§ **Exercise task**
Reproduce all of the data exactly, with no line skipped.

□ □ □ □ □ □ □

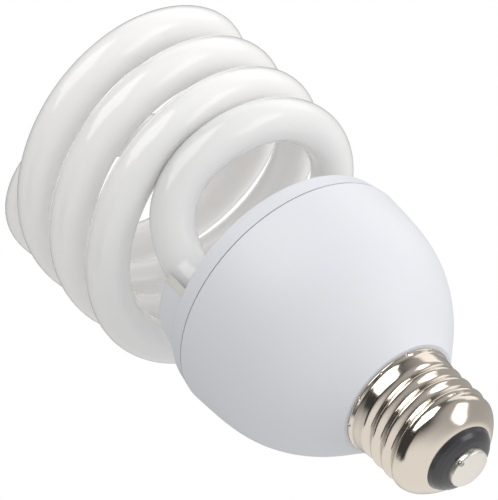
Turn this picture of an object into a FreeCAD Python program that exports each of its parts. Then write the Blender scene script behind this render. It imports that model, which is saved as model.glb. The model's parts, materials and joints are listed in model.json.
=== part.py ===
import FreeCAD, Part
import math
import os

# Spiral grow light bulb with a medium Edison screw base.
# Frame: millimetres, +Z along the lamp's axis from the spiral head to the centre contact.
# The origin is on the axis, level with the lowest point of the spiral head, on which the lamp stands.
# Everything stacks upwards from there: spiral, tube cover, ballast housing, screw shell, contact.

V = FreeCAD.Vector
UP = V(0, 0, 1)

# ---- glass tube: one tube bent into a two-strand spiral
tube_d = 10.1            # outside diameter of the glass
coil_r = 31.75           # radius of the tube's centre line
coil_pitch = 27.3        # rise of one strand per turn; the other strand runs half way between
coil_sweep = 403.0       # degrees of even helix in each strand
crossing_half = 9.0      # straight of the crossing at the head, on each side of the axis
head_ease = 9.0          # length over which each strand levels out at the head
leg_r = 24.0             # distance of the two straight legs from the axis
leg_deg = 31.0           # angle of the first leg about the axis; the second is opposite
turn_sweep = 256.0       # degrees from the top of the even helix to the leg
turn_rise = 11.6         # rise of the last turn above the even helix
leg_rise = 20.0          # from the last turn's centre line to the face of the cover
leg_inside = 8.2         # length of leg behind the face of the cover

# ---- tube cover
cover_margin = 1.25      # cover's edge outside the legs
cover_h = 5.4            # face to seam
cover_edge = 1.6         # rounding of the outer edge
cover_wall = 2.0
seam_gap = 0.35          # open line between cover and housing
seam_step = 0.05         # cover's outside inside the housing's at the seam
spigot_h = 3.0           # cover's collar that plugs into the housing
fit_gap = 0.15           # clearance between plastic pieces
leg_gap = 0.5            # clearance round each leg, filled with cement
hood_h = 8.0             # height of the hood behind each leg
hood_inward = 5.7        # hood's inner side inside the legs' centre lines
hood_outward = 5.2       # hood's outer side outside the legs' centre lines
hood_sweep = 36.0        # degrees from the leg's centre line to the foot of the ramp
hood_flat = 20.0         # degrees of level top
hood_round = 2.8         # rounding of the hood's outer edges
hood_inner_round = 1.2   # rounding of the hood's inner edge
cement_collar = 1.5      # width of the cement collar inside the cover
cement_h = 2.2
cement_gap = 0.03

# ---- ballast housing
housing_swell = 0.7      # housing's radius over the cover's at the seam
housing_h = 37.0         # seam to neck
housing_wall = 1.65
neck_ring_r = 14.5       # raised ring round the end of the screw shell
neck_wall = 1.5
neck_h = 15.4            # plastic neck inside the screw shell
neck_floor = 1.8

# ---- screw base, medium Edison thread, 7 threads per inch
thread_r = 13.1          # crest radius
thread_pitch = 3.629
thread_depth = 1.05
thread_phase = 52.0      # degrees, places the crest as seen
shell_h = 20.35          # rim to the lip that grips the insulator
shell_t = 0.3            # sheet thickness
shell_lip_r = 8.3        # radius of the lip
shell_dome_h = 5.6       # height over which the shell closes in to the lip
shell_flare = 0.25       # flare of the skirt below the bead
rim_bead = 0.65          # beaded rim outside the thread's crests
skirt_h = 3.6            # plain band between rim and thread
thread_fade = 1.9        # length over which the thread fades at each end
crimp_count = 12
crimp_deg = 24.0         # angle of the first crimp mark
crimp_r = 0.55
crimp_up = 0.7           # from the rim to the crimp marks
insulator_flat_r = 5.05  # flat under the contact
insulator_cone_h = 2.65  # lip to flat
insulator_depth = 2.6    # part of the insulator behind the lip
insulator_bore = 1.0
contact_r = 4.7
contact_h = 1.5
contact_flat_r = 2.4     # level middle of the contact
contact_dome = 0.2       # fall from the middle to the edge
solder_r = 0.75
solder_deg = 6.0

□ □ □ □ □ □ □

§ **Exercise output**
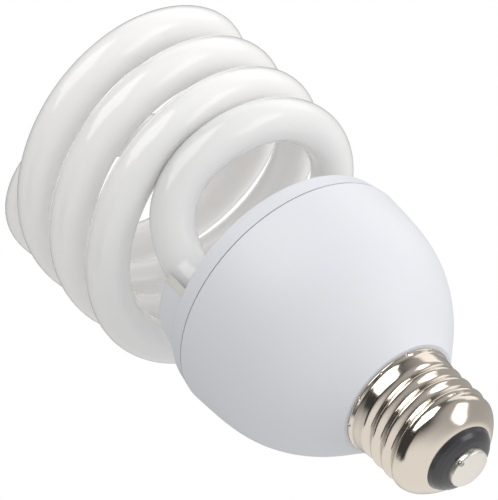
Turn this picture of an object into a FreeCAD Python program that exports each of its parts. Then write the Blender scene script behind this render. It imports that model, which is saved as model.glb. The model's parts, materials and joints are listed in model.json.
=== part.py ===
import FreeCAD, Part
import math
import os

# Spiral grow light bulb with a medium Edison screw base.
# Frame: millimetres, +Z along the lamp's axis from the spiral head to the centre contact.
# The origin is on the axis, level with the lowest point of the spiral head, on which the lamp stands.
# Everything stacks upwards from there: spiral, tube cover, ballast housing, screw shell, contact.

V = FreeCAD.Vector
UP = V(0, 0, 1)

# ---- glass tube: one tube bent into a two-strand spiral
tube_d = 10.1            # outside diameter of the glass
coil_r = 31.75           # radius of the tube's centre line
coil_pitch = 27.3        # rise of one strand per turn; the other strand runs half way between
coil_sweep = 403.0       # degrees of even helix in each strand
crossing_half = 9.0      # straight of the crossing at the head, on each side of the axis
head_ease = 9.0          # length over which each strand levels out at the head
leg_r = 24.0             # distance of the two straight legs from the axis
leg_deg = 31.0           # angle of the first leg about the axis; the second is opposite
turn_sweep = 256.0       # degrees from the top of the even helix to the leg
turn_rise = 11.6         # rise of the last turn above the even helix
leg_rise = 20.0          # from the last turn's centre line to the face of the cover
leg_inside = 8.2         # length of leg behind the face of the cover

# ---- tube cover
cover_margin = 1.25      # cover's edge outside the legs
cover_h = 5.4            # face to seam
cover_edge = 1.6         # rounding of the outer edge
cover_wall = 2.0
seam_gap = 0.35          # open line between cover and housing
seam_step = 0.05         # cover's outside inside the housing's at the seam
spigot_h = 3.0           # cover's collar that plugs into the housing
fit_gap = 0.15           # clearance between plastic pieces
leg_gap = 0.5            # clearance round each leg, filled with cement
hood_h = 8.0             # height of the hood behind each leg
hood_inward = 5.7        # hood's inner side inside the legs' centre lines
hood_outward = 5.2       # hood's outer side outside the legs' centre lines
hood_sweep = 36.0        # degrees from the leg's centre line to the foot of the ramp
hood_flat = 20.0         # degrees of level top
hood_round = 2.8         # rounding of the hood's outer edges
hood_inner_round = 1.2   # rounding of the hood's inner edge
cement_collar = 1.5      # width of the cement collar inside the cover
cement_h = 2.2
cement_gap = 0.03

# ---- ballast housing
housing_swell = 0.7      # housing's radius over the cover's at the seam
housing_h = 37.0         # seam to neck
housing_wall = 1.65
neck_ring_r = 14.5       # raised ring round the end of the screw shell
neck_wall = 1.5
neck_h = 15.4            # plastic neck inside the screw shell
neck_floor = 1.8

# ---- screw base, medium Edison thread, 7 threads per inch
thread_r = 13.1          # crest radius
thread_pitch = 3.629
thread_depth = 1.05
thread_phase = 52.0      # degrees, places the crest as seen
shell_h = 20.35          # rim to the lip that grips the insulator
shell_t = 0.3            # sheet thickness
shell_lip_r = 8.3        # radius of the lip
shell_dome_h = 5.6       # height over which the shell closes in to the lip
shell_flare = 0.25       # flare of the skirt below the bead
rim_bead = 0.65          # beaded rim outside the thread's crests
skirt_h = 3.6            # plain band between rim and thread
thread_fade = 1.9        # length over which the thread fades at each end
crimp_count = 12
crimp_deg = 24.0         # angle of the first crimp mark
crimp_r = 0.55
crimp_up = 0.7           # from the rim to the crimp marks
insulator_flat_r = 5.05  # flat under the contact
insulator_cone_h = 2.65  # lip to flat
insulator_depth = 2.6    # part of the insulator behind the lip
insulator_bore = 1.0
contact_r = 4.7
contact_h = 1.5
contact_flat_r = 2.4     # level middle of the contact
contact_dome = 0.2       # fall from the middle to the edge
solder_r = 0.75
solder_deg = 6.0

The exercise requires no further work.